In the France of 2018, what might at first seem an obscure development in the world of literary politics is anything but.

The nation’s wartime actions — especially the role of French authorities helping the Nazis deport some 76,000 Jews to Nazi death camps — is at once a matter of quiet resentment and intense public debate.

In the 2017 presidential election, Marine Le Pen, the leader of the far-right National Front and the daughter of convicted Holocaust denier Jean-Marie Le Pen, repeatedly suggested that the French should no longer be made to atone for the sins of the past. A significant portion of voters seemed to agree: In the end, roughly 34 percent backed Le Pen in the final round.

Violent anti-Semitic incidents are also common in modern France, mostly in North African and West African immigrant communities.
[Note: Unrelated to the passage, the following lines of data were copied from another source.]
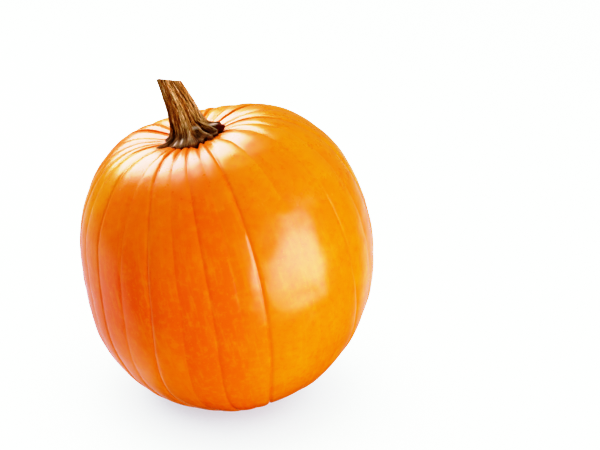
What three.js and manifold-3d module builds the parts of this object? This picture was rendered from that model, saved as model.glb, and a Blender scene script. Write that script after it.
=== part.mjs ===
import * as THREE from 'three';
import { mergeVertices } from 'three/addons/utils/BufferGeometryUtils.js';
import Module from 'manifold-3d';

const wasm = await Module();
wasm.setup();

// Millimetres, +Z up. The pumpkin is shaped upright about its own axis, then
// leans over toward -X and is pressed a little into the ground plane.
const RADIUS = 110;
const TOP_HEIGHT = 116;
const BOTTOM_HEIGHT = 113.5;
const TOP_POWER = 2.4;
const BOTTOM_POWER = 2.05;
const CROWN_DIP = 17;
const CROWN_SPREAD = 42;
const BLOSSOM_DIP = 4;
const BLOSSOM_SPREAD = 10;
const SCAR_HEIGHT = 2.2;
const SCAR_SPREAD = 5;
const BEND_LINEAR_X = 3.5;
const BEND_SQUARE_X = -5.5;
const BEND_SQUARE_Y = 3;
const LEAN_DEG = 15;

// Resting spot: how far the fruit is pressed down and how softly it rounds off.
const PRESS_DEPTH = 5;
const PRESS_BLEND = 1.5;

// Broad swellings (+) and flats (-): azimuth and elevation (degrees), height.
const SWELLINGS = [
  [-165, -17, 2.5],
  [167, 37, -2.2],
  [144, 57, 2.9],
  [93, 66, -3.3],
  [2, -10, -0.9],
  [12, 12, -1.3],
  [-10, -33, -1.5],
  [-30, -53, 0.9],
  [-75, -66, 0.6],
];
const SWELLING_SPREAD_DEG = 26;

// Grooves that run from crown to blossom end: azimuth at mid height, sway and
// bow of the run (all degrees), depth. Azimuth -90 is the front, 0 is +X.
const FRONT_GROOVES = [
  [-168, -2, -4, 0.8],
  [-157, -1, -5, 0.2],
  [-147.5, -9, -3, 1.0],
  [-134.5, -19, -5, 0.3],
  [-120.9, -19, -12.5, 1.0],
  [-108, -14, -10, 0.15],
  [-96, -9.5, -7, 0.6],
  [-85.5, -8, -5, 0.15],
  [-76.5, -7, -3.5, 1.4],
  [-57, -3, 2, 0.15],
  [-35.5, 2.5, 11, 0.6],
  [-20, 2, 6, 0.25],
];
const BACK_COUNT = 15;
const BACK_START = -7;
const BACK_STEP = 13.1;
const DEG = Math.PI / 180;

// Across one rib: the crease, its two shoulders and the crest.
const RIB_STOPS = [0, 0.12, 0.5, 0.88];
const CREASE_WIDTH = 1.25;
const CREASE_WIDTH_SHARE = 0.09;
const CREASE_CUT = 0.5;
const VALLEY_WIDTH = 8;
const VALLEY_WIDTH_SHARE = 0.28;
const VALLEY_CUT = 0.22;
const RIB_BULGE = 0.35;
const CROWN_BULGE_GAIN = 2.6;
const CROWN_CUT_FADE = 0.35;
const CROWN_RIB_RADIUS = 38;
const CROWN_RIB_SPREAD = 24;
const ROWS = 44;
const ROW_CROWDING = 0.08;

// Stem: a ridged woody column that flares into root-like prongs on the crown.
const STEM_LENGTH = 45.2;
const STEM_NECK = 7.5;
const STEM_TAPER = 0.155;
const STEM_BASE_X = -4;
const STEM_BASE_Y = 3;
const STEM_LEAN_X = -0.09;
const STEM_LEAN_Y = 0.14;
const STEM_BOW = 1.5;
const STEM_CUT_SLOPE_X = 0.34;
const STEM_CUT_SLOPE_Y = 0.38;
const STEM_SINK = 4;
const STEM_ROWS = 22;
const STEM_COLUMNS = 90;
const STEM_DISH = 1.6;
const SEAT_GAP = 0.35;

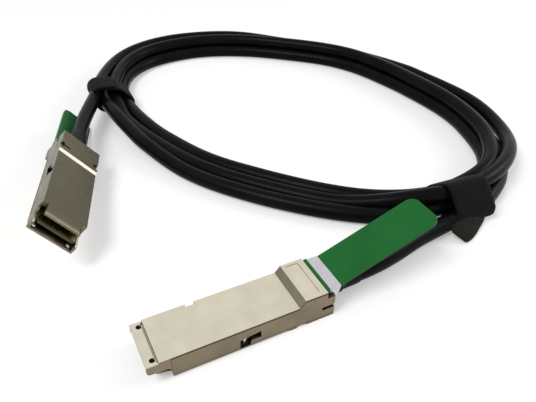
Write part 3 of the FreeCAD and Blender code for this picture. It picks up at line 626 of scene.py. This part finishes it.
# %% The tie at the right end, with its tail led down to the table
right_places = round_bundle(-76.5, [(16.5, 5), (9.5, 5), (2.5, 5), (10.5, 11)], 19.0, 1.075, 0.10)
TAIL_EDGES = [
    ((147.6, 5.6, 2.0), (137.5, 6.6, 8.8)), ((142.6, 3.4, 1.1), (134.5, 7.4, 7.4)),
    ((138.0, 0.6, 0.8), (131.0, 7.6, 6.6)), ((133.4, -1.6, 0.8), (128.6, 6.0, 5.0)),
    ((129.8, -2.2, 0.8), (126.6, 3.6, 3.4)),
]
for low, high in TAIL_EDGES:
    low, high = Vector(low), Vector(high)
    right_places.append(((low + high) / 2, (low - high).normalized(), (low - high).length))
tie_right = strap_strip("tie_right_strap", right_places, flap_rows=len(TAIL_EDGES) - 1)
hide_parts("tie_right")

# %% [markdown]
# ## The table and the light
#
# The cable lies on a plain white table that reaches out of sight. White is the colour of
# the table and the world, seen by the camera and by reflections; the lamps stay level.
# One large soft lamp high on the left gives the broad faces their glow, and a weaker one
# low on the right puts a narrow light along the strands.


# %% The table
def white_when_seen(tree, light, seen, lamp_side):
    """Mix two shaders: one for the camera and for reflections, the other for the light."""
    path = tree.nodes.new("ShaderNodeLightPath")
    either = tree.nodes.new("ShaderNodeMath")
    either.operation = "MAXIMUM"
    third = tree.nodes.new("ShaderNodeMath")
    third.operation = "MAXIMUM"
    tree.links.new(path.outputs["Is Camera Ray"], either.inputs[0])
    tree.links.new(path.outputs["Is Glossy Ray"], either.inputs[1])
    tree.links.new(either.outputs["Value"], third.inputs[0])
    tree.links.new(path.outputs["Is Transmission Ray"], third.inputs[1])
    mix = tree.nodes.new("ShaderNodeMixShader")
    tree.links.new(third.outputs["Value"], mix.inputs["Fac"])
    tree.links.new(light, mix.inputs[1])
    tree.links.new(seen, mix.inputs[2])
    tree.links.new(mix.outputs["Shader"], lamp_side)


table_paint = bpy.data.materials.new("table_white")
table_paint.use_nodes = True
tree = table_paint.node_tree
tree.nodes.remove(tree.nodes["Principled BSDF"])
plain = tree.nodes.new("ShaderNodeBsdfDiffuse")
plain.inputs["Color"].default_value = (0.80, 0.80, 0.80, 1.0)
glow = tree.nodes.new("ShaderNodeEmission")
glow.inputs["Color"].default_value = (1.0, 1.0, 1.0, 1.0)
glow.inputs["Strength"].default_value = 0.34
both = tree.nodes.new("ShaderNodeAddShader")
tree.links.new(plain.outputs["BSDF"], both.inputs[0])
tree.links.new(glow.outputs["Emission"], both.inputs[1])
white_when_seen(tree, plain.outputs["BSDF"], both.outputs["Shader"],
                tree.nodes["Material Output"].inputs["Surface"])

table_work = bmesh.new()
bmesh.ops.create_grid(table_work, x_segments=4, y_segments=4, size=3.0)
table_data = bpy.data.meshes.new("table")
table_work.to_mesh(table_data)
table_work.free()
table_data.transform(Matrix.Translation((0.1, 0.1, 0.0)))
table_data.materials.append(table_paint)
table = bpy.data.objects.new("table", table_data)
bpy.context.scene.collection.objects.link(table)

# %% The world behind the table
world = bpy.data.worlds.new("studio")
bpy.context.scene.world = world
world.use_nodes = True
tree = world.node_tree
room = tree.nodes["Background"]
room.inputs["Color"].default_value = (1.0, 1.0, 1.0, 1.0)
room.inputs["Strength"].default_value = 0.42
seen = tree.nodes.new("ShaderNodeBackground")
seen.inputs["Color"].default_value = (1.0, 1.0, 1.0, 1.0)
seen.inputs["Strength"].default_value = 1.0
white_when_seen(tree, room.outputs["Background"], seen.outputs["Background"],
                tree.nodes["World Output"].inputs["Surface"])


# %% The lamps
def soft_lamp(name, place, aim, size, watts):
    """A square softbox at that place, aimed at a point."""
    data = bpy.data.lights.new(name, "AREA")
    data.shape = "SQUARE"
    data.size = size
    data.energy = watts
    lamp = bpy.data.objects.new(name, data)
    lamp.location = place
    lamp.rotation_euler = (Vector(aim) - Vector(place)).to_track_quat("-Z", "Y").to_euler()
    bpy.context.scene.collection.objects.link(lamp)
    return lamp


MIDDLE = (0.09, 0.09, 0.0)
soft_lamp("softbox_left", (-0.55, -0.10, 0.95), MIDDLE, 0.45, 6.0)
soft_lamp("softbox_right", (0.90, -0.10, 0.45), MIDDLE, 0.40, 2.5)
bpy.context.scene.view_settings.view_transform = "Standard"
Just this month, a kosher supermarket was firebombed in the Paris suburbs.

But even in the realm of letters, this latest affair is not an isolated one. It comes on the heels of a similar national scandal last month after the publishing house Gallimard announced its plan to reissue the virulently anti-Semitic pamphlets of the novelist Louis-Ferdinand Céline. Following tremendous blowback from Jewish groups, as well as from Potier’s office, that plan was similarly abandoned.

The Maurras scandal is not the first time that the National Commemorations have come under fire. In 2011, the list included Céline, who died in 1961 and whose anti-Semitism was so extreme that he advocated the extermination of the Jews before the Nazis invaded France, much less before the Holocaust began. At the time, the famous Nazi-hunter Serge Klarsfeld, now 82, led the charge against Céline’s inclusion, just as he did Gallimard’s attempt to republish the author’s infamous pamphlets last month.

In the case of Maurras, Klarsfeld said there was an important distinction to draw.

“Maurras was in favor of the anti-Semitism of exclusion and not of extermination,” he said in an email. “Unlike Céline, who publicly advocated in 1937 the extermination of the Jews and total collaboration with Hitler’s Germany, Maurras seems more distant in time and more moderate.”

“With temporal remoteness, it is difficult if not impossible to oppose saints, kings, political leaders, great artists or men of science who were hostile to the Jews in past centuries and who brought to France a deserved glory. Did we not just commemorate the 500th anniversary of Martin Luther?”

For others, Céline, despite his anti-Semitic views, was also a brilliant writer who left behind greatly admired novels. Maurras, they say, made no such contribution.

“He left France’s literary patrimony no major work, having devoted most of his life to the daily political struggle,” Joly said. “To include Maurras, it’s an absolute embarrassment.”